— BEGIN Extracted data —
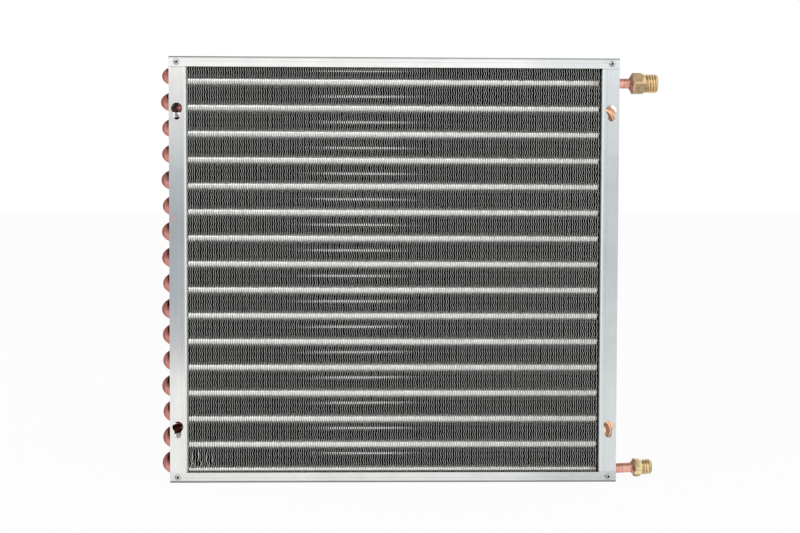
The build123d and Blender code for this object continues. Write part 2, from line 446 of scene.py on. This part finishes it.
— END Extracted data —
— BEGIN Extracted data —
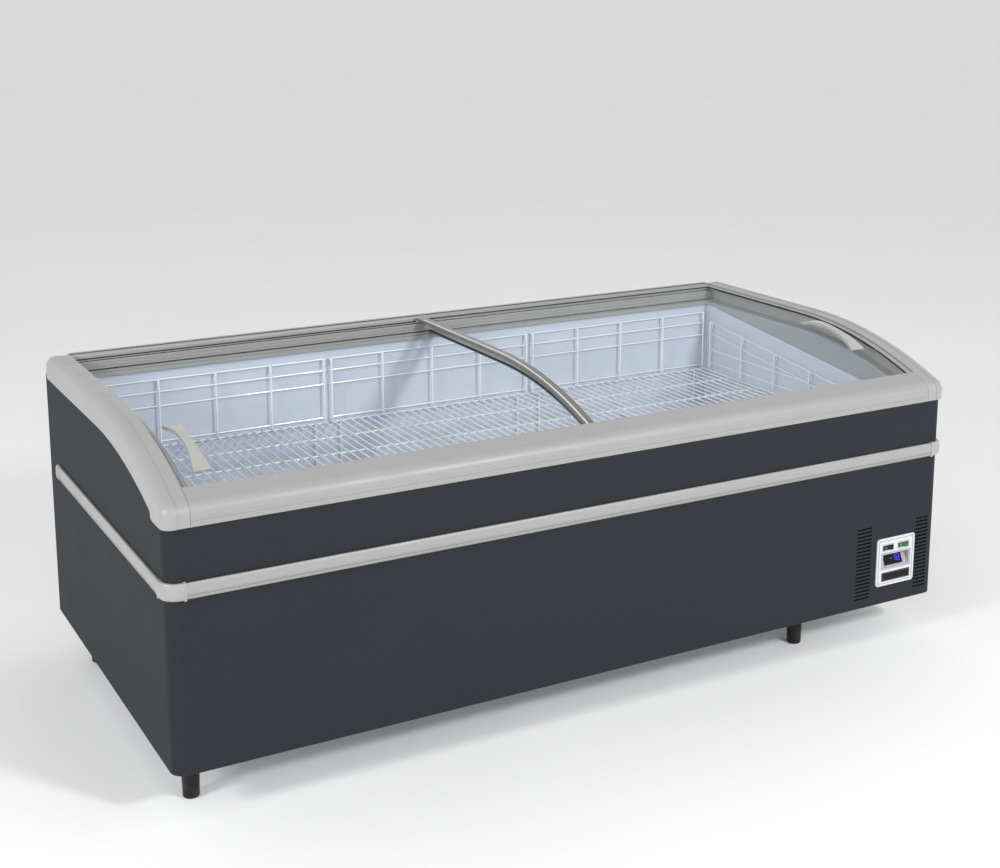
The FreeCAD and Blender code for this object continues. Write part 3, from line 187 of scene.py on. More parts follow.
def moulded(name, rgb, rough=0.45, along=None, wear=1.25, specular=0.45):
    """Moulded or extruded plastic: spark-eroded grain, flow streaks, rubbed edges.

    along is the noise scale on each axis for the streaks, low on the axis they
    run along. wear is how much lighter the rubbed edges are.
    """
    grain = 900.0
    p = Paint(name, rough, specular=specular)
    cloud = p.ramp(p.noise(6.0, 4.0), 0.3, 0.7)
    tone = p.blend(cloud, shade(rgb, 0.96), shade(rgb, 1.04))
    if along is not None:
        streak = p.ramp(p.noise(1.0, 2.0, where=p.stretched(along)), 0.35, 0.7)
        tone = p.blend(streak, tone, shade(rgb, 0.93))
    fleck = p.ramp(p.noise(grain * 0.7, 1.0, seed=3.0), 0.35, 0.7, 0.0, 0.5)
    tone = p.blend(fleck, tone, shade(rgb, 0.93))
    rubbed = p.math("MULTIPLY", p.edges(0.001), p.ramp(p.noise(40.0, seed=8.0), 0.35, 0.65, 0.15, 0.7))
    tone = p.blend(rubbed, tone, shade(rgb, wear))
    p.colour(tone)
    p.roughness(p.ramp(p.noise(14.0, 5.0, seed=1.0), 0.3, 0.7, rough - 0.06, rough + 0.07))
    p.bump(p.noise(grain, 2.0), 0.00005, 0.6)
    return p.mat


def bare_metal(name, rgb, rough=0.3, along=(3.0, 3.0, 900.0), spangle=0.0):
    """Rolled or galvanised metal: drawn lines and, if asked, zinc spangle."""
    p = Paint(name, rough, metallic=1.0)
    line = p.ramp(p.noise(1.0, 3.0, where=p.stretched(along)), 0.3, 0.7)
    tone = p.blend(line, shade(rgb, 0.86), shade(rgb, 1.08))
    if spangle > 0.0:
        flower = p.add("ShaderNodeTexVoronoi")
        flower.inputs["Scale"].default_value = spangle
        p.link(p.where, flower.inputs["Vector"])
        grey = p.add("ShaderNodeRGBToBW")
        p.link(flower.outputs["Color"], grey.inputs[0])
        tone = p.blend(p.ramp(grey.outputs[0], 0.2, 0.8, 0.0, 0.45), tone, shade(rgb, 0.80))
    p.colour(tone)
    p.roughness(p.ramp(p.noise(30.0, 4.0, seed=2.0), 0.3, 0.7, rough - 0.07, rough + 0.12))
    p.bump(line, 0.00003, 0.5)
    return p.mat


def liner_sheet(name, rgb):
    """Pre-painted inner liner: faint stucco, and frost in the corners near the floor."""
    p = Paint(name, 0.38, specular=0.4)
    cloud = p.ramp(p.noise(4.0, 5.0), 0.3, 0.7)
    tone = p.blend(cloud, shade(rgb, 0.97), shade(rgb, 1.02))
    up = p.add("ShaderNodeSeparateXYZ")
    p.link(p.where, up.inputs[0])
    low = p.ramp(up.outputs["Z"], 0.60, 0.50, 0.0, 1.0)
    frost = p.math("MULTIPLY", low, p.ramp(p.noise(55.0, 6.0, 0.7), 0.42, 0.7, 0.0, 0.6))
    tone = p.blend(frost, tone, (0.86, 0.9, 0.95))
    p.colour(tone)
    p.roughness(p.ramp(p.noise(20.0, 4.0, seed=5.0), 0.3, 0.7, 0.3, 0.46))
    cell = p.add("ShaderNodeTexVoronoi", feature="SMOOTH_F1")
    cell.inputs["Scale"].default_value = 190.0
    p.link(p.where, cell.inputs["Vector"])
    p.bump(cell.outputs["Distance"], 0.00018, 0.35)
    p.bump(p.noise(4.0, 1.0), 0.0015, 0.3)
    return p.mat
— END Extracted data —
— BEGIN Extracted data —
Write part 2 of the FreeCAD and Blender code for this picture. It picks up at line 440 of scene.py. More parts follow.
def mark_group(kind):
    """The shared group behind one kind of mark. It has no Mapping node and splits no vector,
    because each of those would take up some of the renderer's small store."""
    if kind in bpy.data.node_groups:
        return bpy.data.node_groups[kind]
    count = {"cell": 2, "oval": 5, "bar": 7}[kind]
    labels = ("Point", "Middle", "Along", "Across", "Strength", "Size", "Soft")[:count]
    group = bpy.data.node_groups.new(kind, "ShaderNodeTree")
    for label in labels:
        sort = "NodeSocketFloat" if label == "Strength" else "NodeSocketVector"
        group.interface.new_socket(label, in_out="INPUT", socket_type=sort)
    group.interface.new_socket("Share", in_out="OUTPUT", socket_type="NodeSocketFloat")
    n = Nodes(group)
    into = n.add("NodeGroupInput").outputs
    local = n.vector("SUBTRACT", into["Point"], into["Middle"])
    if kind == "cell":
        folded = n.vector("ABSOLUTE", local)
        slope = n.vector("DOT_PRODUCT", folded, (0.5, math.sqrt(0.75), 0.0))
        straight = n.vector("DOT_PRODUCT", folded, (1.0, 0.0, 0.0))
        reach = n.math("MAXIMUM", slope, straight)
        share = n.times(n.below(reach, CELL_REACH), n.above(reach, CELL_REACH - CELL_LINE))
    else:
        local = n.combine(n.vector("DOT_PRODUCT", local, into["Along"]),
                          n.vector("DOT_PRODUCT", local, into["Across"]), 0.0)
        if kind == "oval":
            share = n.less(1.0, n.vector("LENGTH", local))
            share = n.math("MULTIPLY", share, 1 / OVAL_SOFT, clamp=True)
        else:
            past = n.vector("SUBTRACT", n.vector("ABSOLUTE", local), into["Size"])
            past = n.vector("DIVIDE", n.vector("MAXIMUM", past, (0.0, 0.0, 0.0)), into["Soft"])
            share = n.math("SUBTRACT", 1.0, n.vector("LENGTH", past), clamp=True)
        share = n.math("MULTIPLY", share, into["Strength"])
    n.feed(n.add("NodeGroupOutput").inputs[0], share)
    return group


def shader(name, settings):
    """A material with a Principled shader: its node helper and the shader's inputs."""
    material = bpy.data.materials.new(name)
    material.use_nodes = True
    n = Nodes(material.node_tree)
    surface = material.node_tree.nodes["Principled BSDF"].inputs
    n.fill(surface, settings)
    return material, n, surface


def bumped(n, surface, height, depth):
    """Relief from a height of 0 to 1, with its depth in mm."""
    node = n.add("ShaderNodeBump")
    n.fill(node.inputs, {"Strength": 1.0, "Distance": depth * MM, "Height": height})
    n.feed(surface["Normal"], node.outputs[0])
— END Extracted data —
** The task **
Give again the run of lines that opens at the line with "The FreeCAD and Blender code for this object" and closes at the line with "streaks, rubbed edges.", exactly, and only that run.

** Written answer **
The FreeCAD and Blender code for this object continues. Write part 3, from line 187 of scene.py on. More parts follow.
def moulded(name, rgb, rough=0.45, along=None, wear=1.25, specular=0.45):
    """Moulded or extruded plastic: spark-eroded grain, flow streaks, rubbed edges.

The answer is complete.